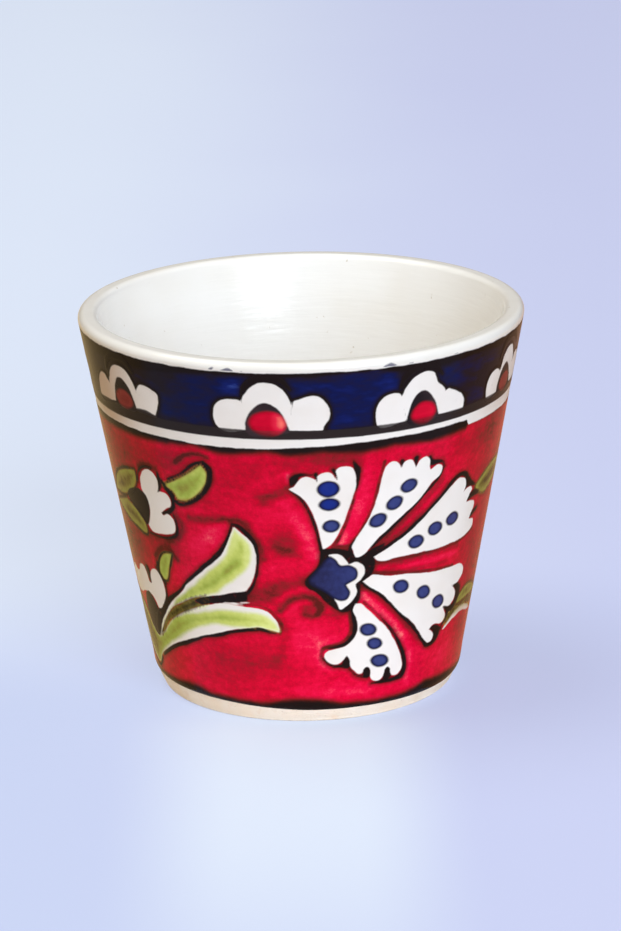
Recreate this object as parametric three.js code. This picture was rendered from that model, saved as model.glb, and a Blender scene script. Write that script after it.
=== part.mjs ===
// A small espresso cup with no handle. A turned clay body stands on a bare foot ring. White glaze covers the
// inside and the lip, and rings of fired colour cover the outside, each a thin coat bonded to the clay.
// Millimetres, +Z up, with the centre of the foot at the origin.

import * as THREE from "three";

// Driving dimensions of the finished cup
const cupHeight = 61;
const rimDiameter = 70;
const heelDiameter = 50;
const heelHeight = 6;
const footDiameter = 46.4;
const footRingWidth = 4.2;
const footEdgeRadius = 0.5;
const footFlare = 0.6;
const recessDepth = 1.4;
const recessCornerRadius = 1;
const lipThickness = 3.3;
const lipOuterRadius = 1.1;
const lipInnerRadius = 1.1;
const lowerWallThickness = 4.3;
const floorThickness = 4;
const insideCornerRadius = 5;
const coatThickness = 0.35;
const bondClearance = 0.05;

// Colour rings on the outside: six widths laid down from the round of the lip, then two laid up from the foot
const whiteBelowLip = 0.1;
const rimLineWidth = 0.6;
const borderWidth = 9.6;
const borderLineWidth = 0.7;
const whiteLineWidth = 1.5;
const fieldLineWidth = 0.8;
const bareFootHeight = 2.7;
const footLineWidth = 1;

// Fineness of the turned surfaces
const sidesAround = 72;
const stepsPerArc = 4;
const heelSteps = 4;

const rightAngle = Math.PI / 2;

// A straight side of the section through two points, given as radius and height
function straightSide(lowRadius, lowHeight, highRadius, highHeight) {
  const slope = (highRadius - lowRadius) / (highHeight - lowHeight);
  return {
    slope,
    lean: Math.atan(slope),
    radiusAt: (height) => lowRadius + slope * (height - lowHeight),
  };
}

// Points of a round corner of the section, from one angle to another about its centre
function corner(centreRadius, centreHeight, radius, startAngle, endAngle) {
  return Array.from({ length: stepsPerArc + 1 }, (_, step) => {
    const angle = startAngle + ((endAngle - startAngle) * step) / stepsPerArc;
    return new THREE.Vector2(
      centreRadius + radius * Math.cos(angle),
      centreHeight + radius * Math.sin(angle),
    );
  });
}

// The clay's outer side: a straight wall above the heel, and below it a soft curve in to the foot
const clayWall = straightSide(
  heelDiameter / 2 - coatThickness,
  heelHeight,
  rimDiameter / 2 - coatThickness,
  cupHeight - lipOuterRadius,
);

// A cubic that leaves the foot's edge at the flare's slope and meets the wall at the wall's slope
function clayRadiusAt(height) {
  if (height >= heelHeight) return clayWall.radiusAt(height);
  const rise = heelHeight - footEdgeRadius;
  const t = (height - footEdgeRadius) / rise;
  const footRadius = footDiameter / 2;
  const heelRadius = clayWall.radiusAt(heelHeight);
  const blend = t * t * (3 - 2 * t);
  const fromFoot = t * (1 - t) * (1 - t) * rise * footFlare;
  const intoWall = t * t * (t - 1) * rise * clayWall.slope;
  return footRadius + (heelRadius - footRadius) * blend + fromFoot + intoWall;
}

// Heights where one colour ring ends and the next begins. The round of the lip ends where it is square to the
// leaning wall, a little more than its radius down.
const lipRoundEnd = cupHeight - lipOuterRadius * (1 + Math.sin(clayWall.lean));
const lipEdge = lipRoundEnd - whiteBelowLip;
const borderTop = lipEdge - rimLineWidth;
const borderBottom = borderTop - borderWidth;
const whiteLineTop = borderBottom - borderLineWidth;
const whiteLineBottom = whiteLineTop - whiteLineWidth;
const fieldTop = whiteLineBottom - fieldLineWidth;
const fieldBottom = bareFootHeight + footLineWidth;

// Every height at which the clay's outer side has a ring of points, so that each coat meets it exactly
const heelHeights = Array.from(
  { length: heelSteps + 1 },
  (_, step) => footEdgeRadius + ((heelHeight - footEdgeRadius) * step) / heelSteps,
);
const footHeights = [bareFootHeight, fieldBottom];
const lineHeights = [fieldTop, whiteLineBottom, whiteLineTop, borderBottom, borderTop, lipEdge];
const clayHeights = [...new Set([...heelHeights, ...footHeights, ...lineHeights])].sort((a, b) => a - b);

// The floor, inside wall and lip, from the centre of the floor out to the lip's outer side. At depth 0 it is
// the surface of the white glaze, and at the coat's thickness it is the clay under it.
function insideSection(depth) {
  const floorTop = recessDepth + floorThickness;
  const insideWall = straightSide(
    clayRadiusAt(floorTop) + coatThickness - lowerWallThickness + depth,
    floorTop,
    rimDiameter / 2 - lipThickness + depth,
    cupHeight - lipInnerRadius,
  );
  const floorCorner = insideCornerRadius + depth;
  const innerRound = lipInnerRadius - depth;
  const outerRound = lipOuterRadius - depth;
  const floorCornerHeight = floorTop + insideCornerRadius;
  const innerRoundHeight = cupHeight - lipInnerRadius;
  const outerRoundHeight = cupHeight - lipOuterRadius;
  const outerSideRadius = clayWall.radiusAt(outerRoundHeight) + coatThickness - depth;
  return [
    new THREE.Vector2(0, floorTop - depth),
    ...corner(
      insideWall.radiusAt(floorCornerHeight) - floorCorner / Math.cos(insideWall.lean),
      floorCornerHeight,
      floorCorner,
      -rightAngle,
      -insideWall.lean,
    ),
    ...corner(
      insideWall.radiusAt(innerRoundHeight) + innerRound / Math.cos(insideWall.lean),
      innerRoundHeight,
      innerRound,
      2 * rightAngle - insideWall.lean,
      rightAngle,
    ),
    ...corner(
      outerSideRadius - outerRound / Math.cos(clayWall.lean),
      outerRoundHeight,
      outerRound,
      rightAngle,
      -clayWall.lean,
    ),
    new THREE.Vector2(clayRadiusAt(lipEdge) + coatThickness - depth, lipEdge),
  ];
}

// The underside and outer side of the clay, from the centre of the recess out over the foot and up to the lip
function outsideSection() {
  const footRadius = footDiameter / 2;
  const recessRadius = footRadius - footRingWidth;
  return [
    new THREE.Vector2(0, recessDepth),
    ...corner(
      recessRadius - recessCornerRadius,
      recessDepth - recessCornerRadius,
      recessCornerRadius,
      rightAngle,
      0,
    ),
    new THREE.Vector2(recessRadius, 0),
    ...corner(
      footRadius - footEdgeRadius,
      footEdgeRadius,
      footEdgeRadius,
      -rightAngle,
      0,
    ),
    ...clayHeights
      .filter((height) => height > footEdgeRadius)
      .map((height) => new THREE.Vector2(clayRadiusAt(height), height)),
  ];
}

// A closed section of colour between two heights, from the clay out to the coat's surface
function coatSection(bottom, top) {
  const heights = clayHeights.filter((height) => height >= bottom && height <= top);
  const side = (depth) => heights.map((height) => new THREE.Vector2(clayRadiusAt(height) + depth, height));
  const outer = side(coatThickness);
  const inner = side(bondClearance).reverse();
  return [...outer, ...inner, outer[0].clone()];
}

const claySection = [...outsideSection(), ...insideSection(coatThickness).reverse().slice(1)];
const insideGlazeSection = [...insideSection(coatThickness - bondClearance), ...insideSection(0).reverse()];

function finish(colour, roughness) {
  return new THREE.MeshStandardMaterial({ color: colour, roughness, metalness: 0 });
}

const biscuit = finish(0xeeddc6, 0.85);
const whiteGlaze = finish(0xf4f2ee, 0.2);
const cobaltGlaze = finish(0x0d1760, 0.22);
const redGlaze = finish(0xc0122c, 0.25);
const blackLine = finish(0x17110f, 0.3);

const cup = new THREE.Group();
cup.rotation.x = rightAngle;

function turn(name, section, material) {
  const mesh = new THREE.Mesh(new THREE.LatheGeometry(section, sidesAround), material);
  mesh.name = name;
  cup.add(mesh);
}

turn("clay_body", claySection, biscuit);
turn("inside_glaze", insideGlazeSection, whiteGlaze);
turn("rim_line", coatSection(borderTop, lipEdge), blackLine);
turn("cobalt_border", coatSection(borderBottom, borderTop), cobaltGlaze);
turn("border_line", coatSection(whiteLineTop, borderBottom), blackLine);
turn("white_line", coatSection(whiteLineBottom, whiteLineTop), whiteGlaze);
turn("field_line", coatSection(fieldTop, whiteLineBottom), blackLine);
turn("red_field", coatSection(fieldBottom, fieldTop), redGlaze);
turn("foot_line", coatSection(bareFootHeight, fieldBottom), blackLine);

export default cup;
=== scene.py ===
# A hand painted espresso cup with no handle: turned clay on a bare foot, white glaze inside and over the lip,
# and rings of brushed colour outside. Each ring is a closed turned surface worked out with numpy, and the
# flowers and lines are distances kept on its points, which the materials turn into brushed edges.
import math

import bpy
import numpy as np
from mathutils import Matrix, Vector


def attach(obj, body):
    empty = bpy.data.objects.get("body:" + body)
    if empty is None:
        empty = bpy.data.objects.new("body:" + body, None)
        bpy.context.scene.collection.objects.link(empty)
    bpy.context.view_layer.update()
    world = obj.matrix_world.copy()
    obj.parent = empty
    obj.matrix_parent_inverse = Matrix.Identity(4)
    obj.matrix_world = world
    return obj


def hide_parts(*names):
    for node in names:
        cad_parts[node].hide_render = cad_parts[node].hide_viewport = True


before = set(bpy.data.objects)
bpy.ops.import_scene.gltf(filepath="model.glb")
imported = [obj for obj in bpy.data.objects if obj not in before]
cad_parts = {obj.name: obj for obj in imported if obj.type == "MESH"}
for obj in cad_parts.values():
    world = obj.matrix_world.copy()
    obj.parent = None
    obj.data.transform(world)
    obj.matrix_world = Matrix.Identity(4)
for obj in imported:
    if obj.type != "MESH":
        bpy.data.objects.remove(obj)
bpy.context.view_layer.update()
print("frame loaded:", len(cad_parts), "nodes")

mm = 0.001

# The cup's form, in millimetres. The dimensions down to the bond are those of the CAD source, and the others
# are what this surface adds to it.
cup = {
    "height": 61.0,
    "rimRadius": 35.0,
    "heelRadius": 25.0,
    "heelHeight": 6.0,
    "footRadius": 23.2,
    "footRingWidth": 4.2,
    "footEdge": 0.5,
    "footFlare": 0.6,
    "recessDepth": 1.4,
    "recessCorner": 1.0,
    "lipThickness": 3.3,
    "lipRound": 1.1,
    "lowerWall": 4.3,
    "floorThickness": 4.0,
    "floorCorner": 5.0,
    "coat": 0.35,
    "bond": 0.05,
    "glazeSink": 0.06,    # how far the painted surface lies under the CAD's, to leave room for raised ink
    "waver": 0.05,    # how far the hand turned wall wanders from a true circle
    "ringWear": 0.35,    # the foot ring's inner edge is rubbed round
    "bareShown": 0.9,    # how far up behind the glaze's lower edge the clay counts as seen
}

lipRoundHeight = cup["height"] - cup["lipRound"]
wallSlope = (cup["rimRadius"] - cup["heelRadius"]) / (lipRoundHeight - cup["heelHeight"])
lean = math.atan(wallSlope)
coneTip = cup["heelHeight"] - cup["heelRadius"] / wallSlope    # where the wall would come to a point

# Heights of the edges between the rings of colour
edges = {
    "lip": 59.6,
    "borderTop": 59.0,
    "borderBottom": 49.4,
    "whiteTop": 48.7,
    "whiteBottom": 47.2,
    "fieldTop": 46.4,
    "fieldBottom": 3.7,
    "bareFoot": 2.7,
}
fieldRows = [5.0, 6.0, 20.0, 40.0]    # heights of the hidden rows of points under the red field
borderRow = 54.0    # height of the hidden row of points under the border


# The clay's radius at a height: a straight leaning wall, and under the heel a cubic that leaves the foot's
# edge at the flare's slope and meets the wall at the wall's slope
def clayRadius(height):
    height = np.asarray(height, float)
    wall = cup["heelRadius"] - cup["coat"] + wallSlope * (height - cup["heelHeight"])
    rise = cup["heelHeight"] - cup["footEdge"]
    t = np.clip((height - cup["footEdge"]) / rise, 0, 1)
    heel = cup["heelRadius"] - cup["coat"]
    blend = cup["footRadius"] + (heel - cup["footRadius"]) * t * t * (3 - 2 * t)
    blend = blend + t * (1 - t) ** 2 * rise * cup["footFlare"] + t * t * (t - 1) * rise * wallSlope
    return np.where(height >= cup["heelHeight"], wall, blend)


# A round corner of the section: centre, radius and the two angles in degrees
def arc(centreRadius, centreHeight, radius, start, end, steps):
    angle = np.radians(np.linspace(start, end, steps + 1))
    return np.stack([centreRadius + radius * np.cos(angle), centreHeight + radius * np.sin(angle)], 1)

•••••

TASK DESCRIPTION: Output nothing except the lines from the line with "const cup = new THREE.Group();" through the line with "obj.matrix_world = Matrix.Identity(4)", copied exactly, end lines included.

SOLUTION FOR THIS TASK:
const cup = new THREE.Group();
cup.rotation.x = rightAngle;

function turn(name, section, material) {
  const mesh = new THREE.Mesh(new THREE.LatheGeometry(section, sidesAround), material);
  mesh.name = name;
  cup.add(mesh);
}

turn("clay_body", claySection, biscuit);
turn("inside_glaze", insideGlazeSection, whiteGlaze);
turn("rim_line", coatSection(borderTop, lipEdge), blackLine);
turn("cobalt_border", coatSection(borderBottom, borderTop), cobaltGlaze);
turn("border_line", coatSection(whiteLineTop, borderBottom), blackLine);
turn("white_line", coatSection(whiteLineBottom, whiteLineTop), whiteGlaze);
turn("field_line", coatSection(fieldTop, whiteLineBottom), blackLine);
turn("red_field", coatSection(fieldBottom, fieldTop), redGlaze);
turn("foot_line", coatSection(bareFootHeight, fieldBottom), blackLine);

export default cup;
=== scene.py ===
# A hand painted espresso cup with no handle: turned clay on a bare foot, white glaze inside and over the lip,
# and rings of brushed colour outside. Each ring is a closed turned surface worked out with numpy, and the
# flowers and lines are distances kept on its points, which the materials turn into brushed edges.
import math

import bpy
import numpy as np
from mathutils import Matrix, Vector


def attach(obj, body):
    empty = bpy.data.objects.get("body:" + body)
    if empty is None:
        empty = bpy.data.objects.new("body:" + body, None)
        bpy.context.scene.collection.objects.link(empty)
    bpy.context.view_layer.update()
    world = obj.matrix_world.copy()
    obj.parent = empty
    obj.matrix_parent_inverse = Matrix.Identity(4)
    obj.matrix_world = world
    return obj


def hide_parts(*names):
    for node in names:
        cad_parts[node].hide_render = cad_parts[node].hide_viewport = True


before = set(bpy.data.objects)
bpy.ops.import_scene.gltf(filepath="model.glb")
imported = [obj for obj in bpy.data.objects if obj not in before]
cad_parts = {obj.name: obj for obj in imported if obj.type == "MESH"}
for obj in cad_parts.values():
    world = obj.matrix_world.copy()
    obj.parent = None
    obj.data.transform(world)
    obj.matrix_world = Matrix.Identity(4)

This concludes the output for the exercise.